Finding Love, Being Love

Some top­ics seem to come up in cycles. For what­ever rea­son, I’ll run into a half dozen peo­ple in com­pletely dif­fer­ent cir­cles within a week who are all ask­ing the same ques­tions or deal­ing with the same issues. One of those seems to be “How do I find love?” Whether expressed as “How do I find him/her/them?” or “How do you meet poly part­ners” it’s really about find­ing love. And too often, peo­ple in polyamorous cir­cles look at that ques­tion as if it were some­how very dif­fer­ent than the same ques­tion asked by a monoamorous per­son. From where I stand, it isn’t.

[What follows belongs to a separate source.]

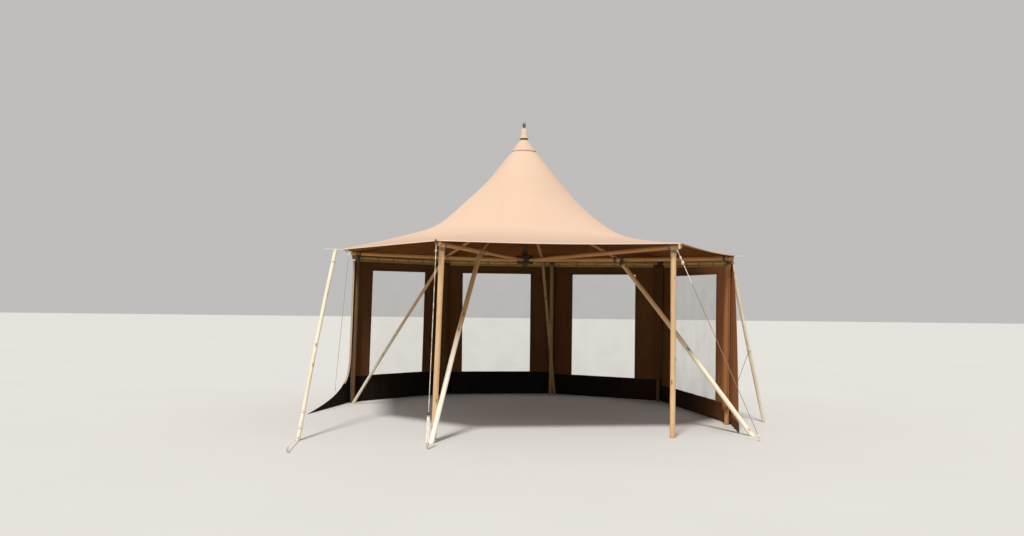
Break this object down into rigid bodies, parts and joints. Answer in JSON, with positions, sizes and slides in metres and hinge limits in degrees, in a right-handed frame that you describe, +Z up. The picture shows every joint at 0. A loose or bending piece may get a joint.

Stop look­ing. Seri­ously. Stop it.

When you’re actively look­ing, you’re needy. Need­i­ness will attract some kinds of peo­ple, but they aren’t the ones you want to be involved with. The rest of us are scared off by the neediness.

Just be. Be your­self, be happy with your­self. Don’t put off what­ever it is you need or want to do to be happy and healthy. If you want to improve your edu­ca­tion, do it. If you want a bet­ter job, go for it. Think you’d be hap­pier in Alaska? Move there. Be your happy, healthy, whole self, and you’re some­one that oth­ers want to be around—a per­son some­one else will find much eas­ier to love.

At the same time, know what you want in a part­ner or part­ners and why. What kind of rela­tion­ship do you want? Do you want a per­son to be a friend, a lover, a pri­mary part­ner, an occa­sional play­mate? What kind of per­son do you want to be involved with—what are your stan­dards? Why? What are your bound­aries? How much space is there in your life for another person?

If you’re shop­ping for a wed­ding dress, it’s a waste of time to get dis­tracted by the dis­play at Frederick’s. If you want some­thing casual, you know the bridal store has noth­ing at all for you. But you have to know what you’re look­ing for, or you’re going to be wan­der­ing around lost for quite a while, and sub­ject to far more impulse pur­chases that don’t even suit you than you would be otherwise.

Few peo­ple have a prob­lem say­ing “I don’t date smok­ers.” How many will sim­ply say, “I don’t want kids, and don’t want to get involved with any­one who has or wants them?” Why? That’s a much big­ger dif­fer­ence, hon­estly, than whether or not some­one uses tobacco right now—because you can stop smok­ing. You can’t stop being a par­ent, and it’s unrea­son­able to ask some­one who truly wants chil­dren to change that.

If you know you want an exclu­sive rela­tion­ship, don’t get involved with some­one who is polyamorous. If you know you’re polyamorous, don’t get involved with adamantly monoamorous peo­ple. Devout con­ser­v­a­tive Chris­tians don’t have much of a future with Wic­can high priest­esses, and vice versa. A lot of heartache can be avoided by know­ing what you want and need, ask­ing for it, and wait­ing for it.

Don’t set­tle. Don’t take some­thing not quite right just to have some­body there, because that’s going to get in the way of being truly avail­able for some­one and some­thing that is right.

While you’re hap­pily being your­self, going out and doing what­ever it is you want to do, be open to meet­ing other happy peo­ple. You will not meet any­body if you’re socially inert—you have to inter­act with some­one, some­how. Prefer­ably a vari­ety of peo­ple. So inter­act with peo­ple whose com­pany you enjoy, doing things you enjoy in com­mon. Be will­ing to develop friend­ships. Some of those friend­ships may become more. Don’t assume, don’t be look­ing again—just be open. Friend­ships are valu­able in and of them­selves. Be avail­able with­out being needy.

That works whether you’re polyamorous or monoamorous, some­one already involved in a pri­mary rela­tion­ship or some­one who is com­pletely sin­gle right now. I promise.